The All-Party Internet Group (APIG) will be holding a public hearing into whether the Computer Misuse Act needs bringing up to date.
The APIG is an organisation that attempts to bridge the gap between new media companies and MPs. The group will be holding a public hearing in the House of Commons on 29 April, when MPs will have a chance to discuss suggested revisions to the Computer Misuse Act (CMA).
The CMA was introduced in 1990 -- before the Internet -- and the APIG is questioning whether the law has "stood the test of time".
Richard Allan MP, joint vice-chairman of APIG, said because computers increasingly underpin our everyday activities, any disruption can have "very serious consequences" so legislation must be in place to prosecute wrongdoers. "There must be effective legislation to prosecute those who maliciously attack computer networks in the same way that we deal firmly with people who cause criminal damage to physical objects. The law in this area needs updating and we will look at how this can be done most effectively," he said.
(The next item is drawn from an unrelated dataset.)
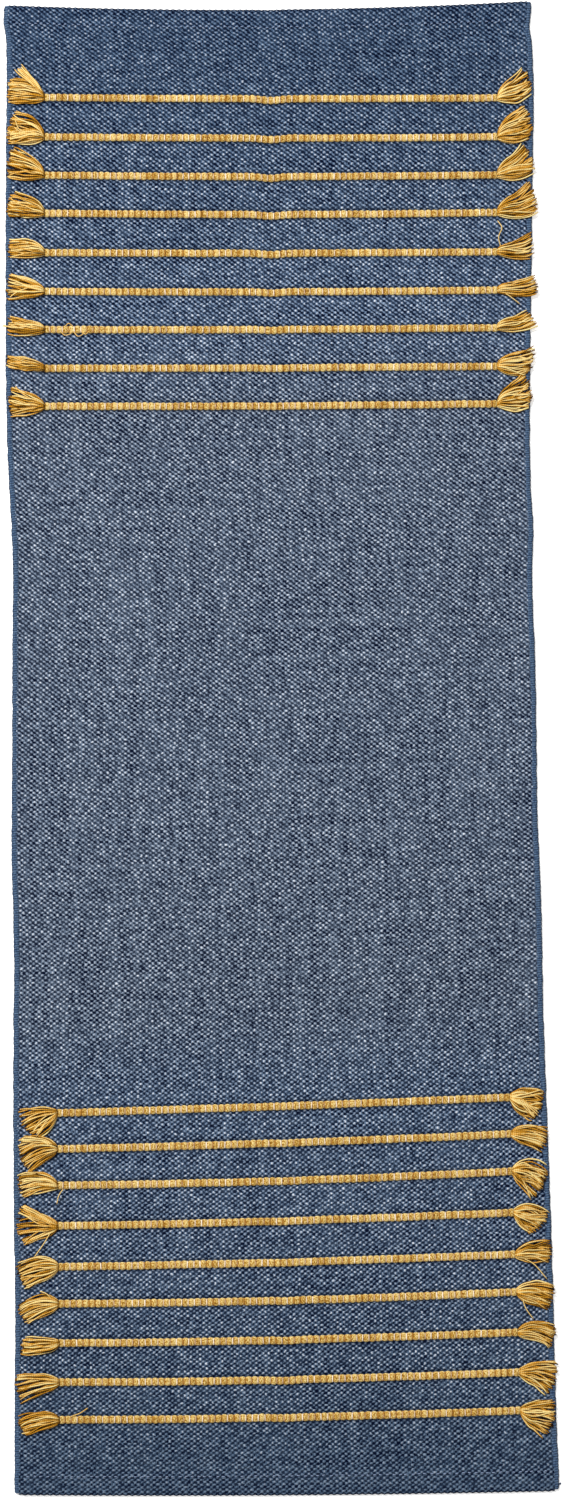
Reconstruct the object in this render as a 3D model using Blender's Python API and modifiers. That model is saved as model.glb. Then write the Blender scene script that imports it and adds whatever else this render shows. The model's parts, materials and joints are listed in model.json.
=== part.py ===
# A handwoven runner rug lying flat: a blue ground cloth with corded side selvedges and a turned hem
# at each end, and two groups of thick yellow stripes laid into its face. Both ends of every stripe
# are left long as a loose tassel, which lies on the cloth and can be lifted at its root.
# +X runs across the rug, +Y along it to the far end, +Z up. The origin is on the floor, at the middle.

import math

import bmesh
import bpy

# Driving dimensions, in metres.
RUG_LENGTH = 2.134
RUG_WIDTH = 0.762
CLOTH_THICKNESS = 0.004
SELVEDGE_WIDTH = 0.0065
HEM_DEPTH = 0.030           # how far each end is turned under
HEM_THICKNESS = 0.0016      # the pressed, turned-under layer
STRIPES_IN_GROUP = 9
STRIPE_WIDTH = 0.0112
STRIPE_PROUD = 0.0022       # how far a stripe stands above the cloth
CLOTH_UNDER_STRIPE = 0.0014
TASSEL_LENGTH = 0.052       # from its root to its cut ends
TASSEL_HEAD_LENGTH = 0.0125  # from its root to its full thickness
TASSEL_FAN_LENGTH = 0.034   # from its root to where it starts to thin out
TASSEL_HEAD_WIDTH = 0.026
TASSEL_FAN_WIDTH = 0.030
TASSEL_TIP_WIDTH = 0.034
TASSEL_HEAD_RISE = 0.0085   # height of the bundle over the cloth near its root
TASSEL_TIP_RISE = 0.0040
TASSEL_ROOT_RADIUS = 0.0035
TASSEL_SIDES = 8            # facets around a tassel
TOUCHING_GAP = 0.0003       # between pieces that rest on or in each other
HINGE_GAP = 0.0005          # between a tassel's round root and the end of its stripe

# Each group's border is the bare cloth from the rug's end to the middle of the outermost stripe.
# Hand beating leaves the stripes a little out of square: a rise is how much further towards the far
# end a stripe's right end lies than its left end. Insets are from the rug's side to a tassel's root.
# The pairs hold the outermost stripe's value and the innermost one's.
GROUPS = {
    "far": {
        "end": 1,
        "border": 0.140,
        "pitch": 0.0562,
        "rise": (-0.009, -0.0045),
        "inset": {"left": (0.0495, 0.047), "right": (0.047, 0.055)},
    },
    "near": {
        "end": -1,
        "border": 0.1085,
        "pitch": 0.0543,
        "rise": (0.005, 0.0145),
        "inset": {"left": (0.0585, 0.058), "right": (0.047, 0.054)},
    },
}
SIDES = {"left": -1, "right": 1}

CLOTH_WIDTH = RUG_WIDTH - 2 * (SELVEDGE_WIDTH + TOUCHING_GAP)
STRIPE_BOTTOM = CLOTH_UNDER_STRIPE + TOUCHING_GAP
STRIPE_TOP = CLOTH_THICKNESS + STRIPE_PROUD
HINGE_HEIGHT = CLOTH_THICKNESS + TOUCHING_GAP + TASSEL_ROOT_RADIUS
CUT_OVERSHOOT = 0.002       # how far a cutter passes the surface that it opens

BLUE_WEAVE = ("blue_weave", (0.076, 0.110, 0.170, 1.0), 0.90)
BLUE_SELVEDGE = ("blue_selvedge", (0.110, 0.150, 0.215, 1.0), 0.85)
BLUE_HEM = ("blue_hem", (0.060, 0.088, 0.138, 1.0), 0.90)
GOLD_STRIPE = ("gold_stripe", (0.610, 0.400, 0.135, 1.0), 0.85)
GOLD_TASSEL = ("gold_tassel", (0.460, 0.260, 0.060, 1.0), 0.85)


def clear_scene():
    for old in list(bpy.data.objects):
        bpy.data.objects.remove(old, do_unlink=True)


def new_collection(name):
    collection = bpy.data.collections.new(name)
    bpy.context.scene.collection.children.link(collection)
    return collection


def new_material(name, colour, roughness):
    material = bpy.data.materials.new(name)
    material.use_nodes = True
    shader = material.node_tree.nodes["Principled BSDF"]
    shader.inputs["Base Color"].default_value = colour
    shader.inputs["Roughness"].default_value = roughness
    shader.inputs["Metallic"].default_value = 0.0
    material.diffuse_color = colour
    return material


def add_object(name, shape, collection, material=None):
    """Wraps a bmesh shape as an object in a collection."""
    mesh = bpy.data.meshes.new(name)
    shape.to_mesh(mesh)
    shape.free()
    if material:
        mesh.materials.append(material)
    item = bpy.data.objects.new(name, mesh)
    collection.objects.link(item)
    return item


def block(name, size, collection, material=None):
    """A box of the given size about its own origin."""
    shape = bmesh.new()
    bmesh.ops.create_cube(shape, size=1.0)
    bmesh.ops.scale(shape, vec=size, verts=shape.verts)
    return add_object(name, shape, collection, material)


def round_edges(item, width):
    bevel = item.modifiers.new("rounded_edges", "BEVEL")
    bevel.width = width
    bevel.segments = 1
    bevel.limit_method = "ANGLE"


def cutter(name, size, place, turn=0.0):
    """A box that is cut out of the ground cloth."""
    item = block(name, size, cutters)
    item.location = place
    item.rotation_euler.z = turn
    item.hide_render = True
    item.display_type = "WIRE"
    return item


def between(pair, index):
    """The value of the stripe with this index, 0 for the outermost one."""
    share = index / (STRIPES_IN_GROUP - 1)
    return pair[0] + (pair[1] - pair[0]) * share


def stripe_line(group, index):
    """A stripe's two tassel roots, left and right, as (x, y)."""
    middle = group["end"] * (RUG_LENGTH / 2 - group["border"] - index * group["pitch"])
    rise = between(group["rise"], index)
    roots = {}
    for side, sign in SIDES.items():
        x = sign * (RUG_WIDTH / 2 - between(group["inset"][side], index))
        roots[side] = (x, middle + sign * rise / 2)
    return roots


def make_selvedge(side):
    item = block(side + "_selvedge", (SELVEDGE_WIDTH, RUG_LENGTH, CLOTH_THICKNESS), parts, selvedge_mat)
    item.location = (SIDES[side] * (RUG_WIDTH - SELVEDGE_WIDTH) / 2, 0, CLOTH_THICKNESS / 2)
    round_edges(item, CLOTH_THICKNESS / 4)


def make_hem(name, end):
    """The turned-under layer at one end, and its rebate in the underside of the cloth."""
    item = block(name + "_hem", (CLOTH_WIDTH, HEM_DEPTH, HEM_THICKNESS), parts, hem_mat)
    item.location = (0, end * (RUG_LENGTH - HEM_DEPTH) / 2, HEM_THICKNESS / 2)
    depth = HEM_DEPTH + TOUCHING_GAP + CUT_OVERSHOOT
    height = HEM_THICKNESS + TOUCHING_GAP + CUT_OVERSHOOT
    cutter(
        name + "_hem_rebate",
        (CLOTH_WIDTH + 2 * CUT_OVERSHOOT, depth, height),
        (0, end * ((RUG_LENGTH - depth) / 2 + CUT_OVERSHOOT), height / 2 - CUT_OVERSHOOT),
    )


def make_stripe(name, roots):
    """A thick bundle of yarn, in a groove in the face of the cloth, between its two tassels."""
    across = roots["right"][0] - roots["left"][0]
    along = roots["right"][1] - roots["left"][1]
    turn = math.atan2(along, across)
    length = math.hypot(across, along) - 2 * (TASSEL_ROOT_RADIUS + HINGE_GAP)
    middle = [(roots["left"][i] + roots["right"][i]) / 2 for i in (0, 1)]
    item = block(name, (length, STRIPE_WIDTH, STRIPE_TOP - STRIPE_BOTTOM), parts, stripe_mat)
    item.location = (*middle, (STRIPE_BOTTOM + STRIPE_TOP) / 2)
    item.rotation_euler.z = turn
    round_edges(item, STRIPE_PROUD / 2)
    height = CLOTH_THICKNESS - CLOTH_UNDER_STRIPE + CUT_OVERSHOOT
    cutter(
        name + "_groove",
        (length + 2 * TOUCHING_GAP, STRIPE_WIDTH + 2 * TOUCHING_GAP, height),
        (*middle, CLOTH_UNDER_STRIPE + height / 2),
        turn,
    )


def make_ground_cloth():
    item = block("ground_cloth", (CLOTH_WIDTH, RUG_LENGTH, CLOTH_THICKNESS), parts, cloth_mat)
    item.location.z = CLOTH_THICKNESS / 2
    cut = item.modifiers.new("grooves_and_rebates", "BOOLEAN")
    cut.operation = "DIFFERENCE"
    cut.operand_type = "COLLECTION"
    cut.collection = cutters


def tassel_sections():
    """Sections of a tassel from its round root outwards: place, half width, foot and crown.

    The places and heights are from the hinge axis. The foot stays level, just clear of the cloth.
    """
    half_root = STRIPE_WIDTH / 2
    root = TASSEL_ROOT_RADIUS
    crown = TASSEL_HEAD_RISE - root
    tip_crown = TASSEL_TIP_RISE - root
    sections = []
    for degrees in (160, 130, 100):
        angle = math.radians(degrees)
        height = root * math.sin(angle)
        sections.append((root * math.cos(angle), half_root, -height, height))
    sections.append((root, (half_root + TASSEL_HEAD_WIDTH / 2) / 2, -root, (root + crown) / 2))
    sections.append((TASSEL_HEAD_LENGTH, TASSEL_HEAD_WIDTH / 2, -root, crown))
    sections.append((TASSEL_FAN_LENGTH, TASSEL_FAN_WIDTH / 2, -root, crown))
    sections.append((TASSEL_LENGTH, TASSEL_TIP_WIDTH / 2, -root, tip_crown))
    return sections


def make_tassel(name, root, sign):
    """A loose bundle of cut ends. Its object's origin is on the hinge axis at its root."""
    sections = tassel_sections()
    shape = bmesh.new()
    bmesh.ops.create_grid(shape, x_segments=len(sections) - 1, y_segments=TASSEL_SIDES, size=0.5)
    for vert in shape.verts:
        place, half_width, foot, crown = sections[round((vert.co.x + 0.5) * (len(sections) - 1))]
        turn = 2 * math.pi * (vert.co.y + 0.5 + 0.5 / TASSEL_SIDES)
        y = half_width * math.cos(turn) / math.cos(math.pi / TASSEL_SIDES)
        z = math.sin(turn) / math.sin(math.pi / 2 - math.pi / TASSEL_SIDES)
        vert.co = (sign * place, y, crown * z if z > 0 else -foot * z)
    bmesh.ops.remove_doubles(shape, verts=shape.verts, dist=0.00001)
    bmesh.ops.holes_fill(shape, edges=shape.edges, sides=TASSEL_SIDES)
    bmesh.ops.recalc_face_normals(shape, faces=shape.faces)
    item = add_object(name, shape, parts, tassel_mat)
    item.location = (*root, HINGE_HEIGHT)
    item.data.shade_smooth()


clear_scene()
parts = new_collection("runner_rug")
cutters = new_collection("cutters")
cloth_mat = new_material(*BLUE_WEAVE)
selvedge_mat = new_material(*BLUE_SELVEDGE)
hem_mat = new_material(*BLUE_HEM)
stripe_mat = new_material(*GOLD_STRIPE)
tassel_mat = new_material(*GOLD_TASSEL)

for side in SIDES:
    make_selvedge(side)
for group_name, group in GROUPS.items():
    make_hem(group_name, group["end"])
    for index in range(STRIPES_IN_GROUP):
        number = index + 1
        roots = stripe_line(group, index)
        make_stripe(f"stripe_{group_name}_{number}", roots)
        for side, sign in SIDES.items():
            make_tassel(f"tassel_{group_name}_{side}_{number}", roots[side], sign)
make_ground_cloth()
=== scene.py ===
# Handwoven cotton runner rug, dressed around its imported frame: blue plain weave with inlaid yellow
# stripes, each left long at both ends as a loose tassel. Metres, Z up, the rug lies on the floor.
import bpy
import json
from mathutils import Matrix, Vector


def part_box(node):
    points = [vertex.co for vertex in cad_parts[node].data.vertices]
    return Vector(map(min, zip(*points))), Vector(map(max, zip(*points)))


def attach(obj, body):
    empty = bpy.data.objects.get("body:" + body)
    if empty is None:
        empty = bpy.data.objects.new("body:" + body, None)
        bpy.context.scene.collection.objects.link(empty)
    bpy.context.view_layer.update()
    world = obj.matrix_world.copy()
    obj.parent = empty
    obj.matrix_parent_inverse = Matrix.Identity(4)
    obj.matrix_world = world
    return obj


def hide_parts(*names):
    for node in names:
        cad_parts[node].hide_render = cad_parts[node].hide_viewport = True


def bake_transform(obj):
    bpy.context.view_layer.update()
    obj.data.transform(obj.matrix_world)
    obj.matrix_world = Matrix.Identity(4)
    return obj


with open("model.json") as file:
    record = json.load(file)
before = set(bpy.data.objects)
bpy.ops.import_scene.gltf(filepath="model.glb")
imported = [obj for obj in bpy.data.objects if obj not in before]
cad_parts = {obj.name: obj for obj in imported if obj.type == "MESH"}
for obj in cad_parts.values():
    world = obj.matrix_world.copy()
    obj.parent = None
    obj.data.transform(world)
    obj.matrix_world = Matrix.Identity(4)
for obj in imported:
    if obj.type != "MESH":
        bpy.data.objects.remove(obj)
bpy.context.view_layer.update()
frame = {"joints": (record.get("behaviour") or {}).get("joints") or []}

import json
import math

import bpy
import numpy as np
from mathutils import Matrix

mm = 0.001

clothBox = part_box("ground_cloth")
clothTop = clothBox[1][2]
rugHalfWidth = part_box("right_selvedge")[1][0]
rugHalfLength = clothBox[1][1]
ends = {"far": 1, "near": -1}
sides = {"left": -1, "right": 1}
stripesInGroup = 9


def linearColour(hexColour):
    # sRGB hex to linear red, green, blue and alpha
    parts = [int(hexColour[i:i + 2], 16) / 255 for i in (1, 3, 5)]
    return [p / 12.92 if p <= 0.04045 else ((p + 0.055) / 1.055) ** 2.4 for p in parts] + [1.0]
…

Derek Wyatt MP, chairman of APIG, said that while some "disruptive activity" on the Internet, such as hacking and virus writing, was clearly illegal, there were too many other areas where the law was unclear: "Some of it seems to fall into grey areas or is difficult to deal with across jurisdictional borders. We need to know if the law, both in the UK and elsewhere, needs strengthening to ensure that we can deter bad behaviour, and also prosecute and convict where necessary."